Chacun d'eux contient écrit à la main, en hébreu, sur parchemin, le pentateuque ou les 5 livres de Moîse.
Des fidèles ont offert les ornements qui les surmontent ainsi que l'index en or ou en argent avec lequel l'officiant suit la lecture de la loi.
En avant du tabernacle on remarque un magnifique candélabre à huit branches, sur le modèle de celui de Jérusalem qui n'en avait que sept, mais qu'il est interdit de reproduire.
Au milieu de la grande Nef, "la Théba " où les tables de Moïse, sont en noyer ciselé, ainsi que la chaire en pur style oriental.
900 sièges, en chêne massif, occupent le rez de chaussée du temple.
Au ler étage, sur les côtés et devant les grandes orgues qui comprennent 18 jeux et 900 tubes, sont les places réservées aux femmes (20), les hommes seuls ayant droit d'occuper le bas pendant les offices religieux.
Le plafond de cet oratoire comme celui des deux bas côtés du temple est orné d'une Ner-Tamid, aux nombreuses veilleuses (21) ajourées, la pluspart en argent massif offertes par les fidèles en mémoire d'êtres chers disparus, parce que " la flamme symbolise l'âme ". Les ampoules électriques sont dissimulées dans de jolies lanternes marquées du sceau de Salomon. (22)
Au premier étage deux salles servent, l'une aux assises du tribunal rabbinique chargé de trancher les différents religieux, tribunal que préside le grand rabbin auquel sont adjoint deux assesseurs, l'autre aux délibérations du consistoire.
Dans la première pièce se trouve une précieuse bibliothèque renfermant toute une littérature religieuse sous forme de manuscrits et de livres vieux de 2 ou 3 siècles.
Cette synagogue est la plus belle de toute l'Afrique du Nord. A l'intérieur se trouvent des plaques où sont gravés les noms des 400 juifs morts au cours de la guerre1914 -1918.
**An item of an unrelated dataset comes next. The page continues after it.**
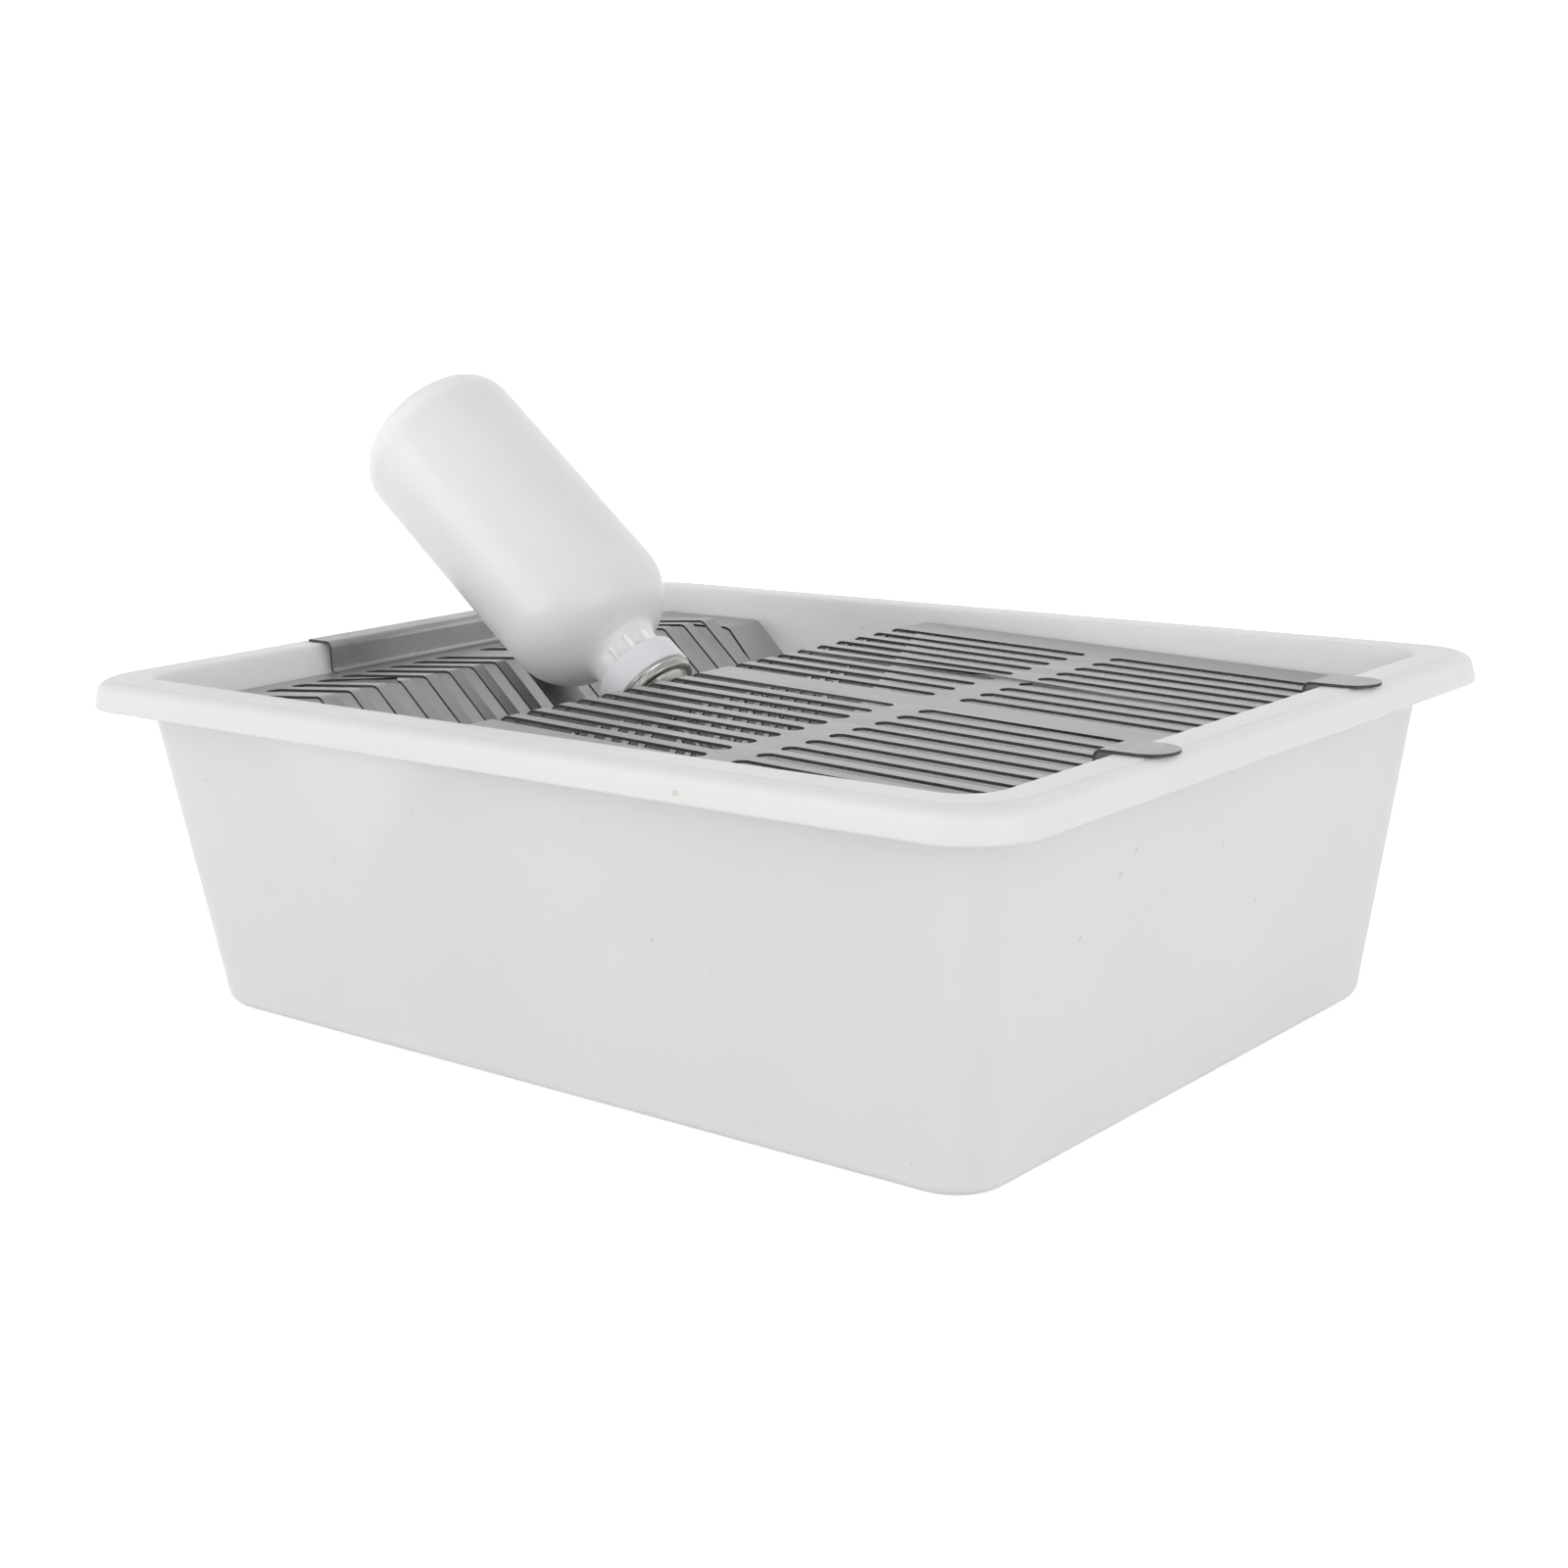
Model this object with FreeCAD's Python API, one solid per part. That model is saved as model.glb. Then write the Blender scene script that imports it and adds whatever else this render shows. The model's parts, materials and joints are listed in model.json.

Les juifs d'Oran peuvent être fiers de leur oeuvre, la synagogue a mis du temps à servir au culte de la communauté.
On a entendu dans les murmures des premiers fidèles: " sof tov. ha kol tov ". Le vent de l'histoire a soufflé une fois de plus dans le mauvais sens, la belle synagogue est devenue une mosquée. Elle reste un lieu de culte pour les " Ahl El Kitab ", les peuples du livre, la maison des prières, " el Bethha tefillah ".